DESCRIPTION OF THE TASK
Copy out each line below that has the word "frame" in it.

SUPPLIED MATERIAL
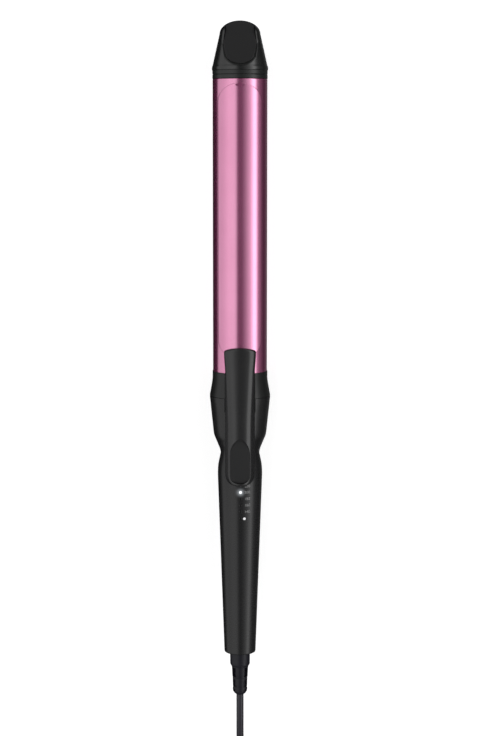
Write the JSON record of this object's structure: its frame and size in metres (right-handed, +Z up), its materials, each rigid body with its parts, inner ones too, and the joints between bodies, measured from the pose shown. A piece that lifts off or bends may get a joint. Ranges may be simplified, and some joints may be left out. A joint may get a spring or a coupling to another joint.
{
  "type": "curling wand",
  "caption": "Electric hair curling wand with a heated barrel, a sprung clip worked by a thumb lever, a cool tip, a fold-out wire stand and a swivel cord tied in a hank.",
  "frame": {"origin": "on the table under the wand's axis, half way between the end of the cool tip and the end of the strain relief; the cord, its hank and plug are not counted", "axes": "+Y from the cord end to the cool tip along the wand's axis, +Z up, on the side of the thumb lever, +X to the right when looking down with the tip away from you"},
  "size_m": [0.0572, 0.5859, 0.043],
  "materials": {
    "barrel_pink": "mirror-bright pink metallic coat",
    "clip_pink": "mirror-bright pink metallic coat",
    "tip_plastic": "satin black, fine grain",
    "ring_plastic": "satin black",
    "ferrule_plastic": "satin black",
    "handle_plastic": "satin black, fine spark-eroded grain",
    "lever_plastic": "satin black, smoother than the handle",
    "soft_pad": "matte soft-touch",
    "steel": "plain zinc-plated steel",
    "spring_steel": "drawn spring wire",
    "stand_wire": "polished nickel-plated wire",
    "aluminium": "extruded, plain",
    "heater_ceramic": "unglazed alumina",
    "sensor_glass": "small glass bead",
    "lead_sleeve": "woven glass sleeve",
    "carrier_plastic": "heat-proof moulding",
    "board_green": "solder-masked glass laminate",
    "part_plastic": "moulded electronic parts",
    "lamp_lens": "smoked light guides, one lit white",
    "brass": "bright contact metal",
    "key_plastic": "gloss black keys",
    "relief_rubber": "bluish black flexible PVC",
    "cord_sheath": "satin black PVC sheath",
    "tie_fabric": "black hook-and-loop strap",
    "plug_rubber": "satin black moulded PVC",
    "pin_metal": "nickel-plated brass pins"
  },
  "bodies": {
    "root": {"barrel_tube": "barrel_pink", "cool_tip": "tip_plastic", "tip_pad": "soft_pad", "tip_ring": "ring_plastic", "tip_screw": "steel", "heat_spreader_upper": "aluminium", "heat_spreader_lower": "aluminium", "heater_element": "heater_ceramic", "spreader_spring": "spring_steel", "thermistor": "sensor_glass", "thermal_fuse": "steel", "heater_leads": "lead_sleeve", "sensor_leads": "lead_sleeve", "barrel_carrier": "carrier_plastic", "ferrule": "ferrule_plastic", "handle_upper_shell": "handle_plastic", "handle_lower_shell": "handle_plastic", "handle_screws": "steel", "circuit_board": "board_green", "board_parts": "part_plastic", "switch_board": "board_green", "tact_switches": "part_plastic", "indicator_lenses": "lamp_lens", "hinge_bracket": "steel", "pivot_pin": "steel", "clip_spring": "spring_steel", "swivel_socket": "carrier_plastic", "slip_contacts": "brass", "supply_leads": "lead_sleeve", "cord_lead": "cord_sheath", "cord_hank": "cord_sheath", "cord_tail": "cord_sheath", "cord_tie": "tie_fabric", "plug_body": "plug_rubber", "plug_pins": "pin_metal"},
    "clip": {"clip_blade": "clip_pink", "clip_rivets": "steel", "lever": "lever_plastic", "thumb_pad": "soft_pad"},
    "power_key": {"power_button": "key_plastic"},
    "up_key": {"heat_up_button": "key_plastic"},
    "down_key": {"heat_down_button": "key_plastic"},
    "stand": {"stand_loop": "stand_wire"},
    "swivel": {"swivel_core": "carrier_plastic", "slip_rings": "brass", "strain_relief": "relief_rubber"}
  },
  "joints": [
    {"name": "clip_lever", "type": "hinge", "parent": "root", "child": "clip", "pos_m": [0, -0.0175, 0.03], "axis": [1, 0, 0], "range_deg": [0, 9], "stiffness_Nm_per_rad": 1.2, "springref_deg": -8.59, "deforming": ["clip_spring"]},
    {"name": "power_press", "type": "slide", "parent": "root", "child": "power_key", "axis": [-0.8192, 0, 0.5736], "range_m": [0, 0.0006], "stiffness_N_per_m": 900},
    {"name": "heat_up_press", "type": "slide", "parent": "root", "child": "up_key", "axis": [-0.8192, 0, 0.5736], "range_m": [0, 0.0006], "stiffness_N_per_m": 900},
    {"name": "heat_down_press", "type": "slide", "parent": "root", "child": "down_key", "axis": [-0.8192, 0, 0.5736], "range_m": [0, 0.0006], "stiffness_N_per_m": 900},
    {"name": "stand_fold", "type": "hinge", "parent": "root", "child": "stand", "pos_m": [0, -0.0215, 0.0033], "axis": [1, 0, 0], "range_deg": [0, 100]},
    {"name": "cord_swivel", "type": "hinge", "parent": "root", "child": "swivel", "pos_m": [0, -0.1752, 0.018], "axis": [0, 1, 0], "continuous": true}
  ]
}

SOLUTION
Write the JSON record of this object's structure: its frame and size in metres (right-handed, +Z up), its materials, each rigid body with its parts, inner ones too, and the joints between bodies, measured from the pose shown. A piece that lifts off or bends may get a joint. Ranges may be simplified, and some joints may be left out. A joint may get a spring or a coupling to another joint.
  "frame": {"origin": "on the table under the wand's axis, half way between the end of the cool tip and the end of the strain relief; the cord, its hank and plug are not counted", "axes": "+Y from the cord end to the cool tip along the wand's axis, +Z up, on the side of the thumb lever, +X to the right when looking down with the tip away from you"},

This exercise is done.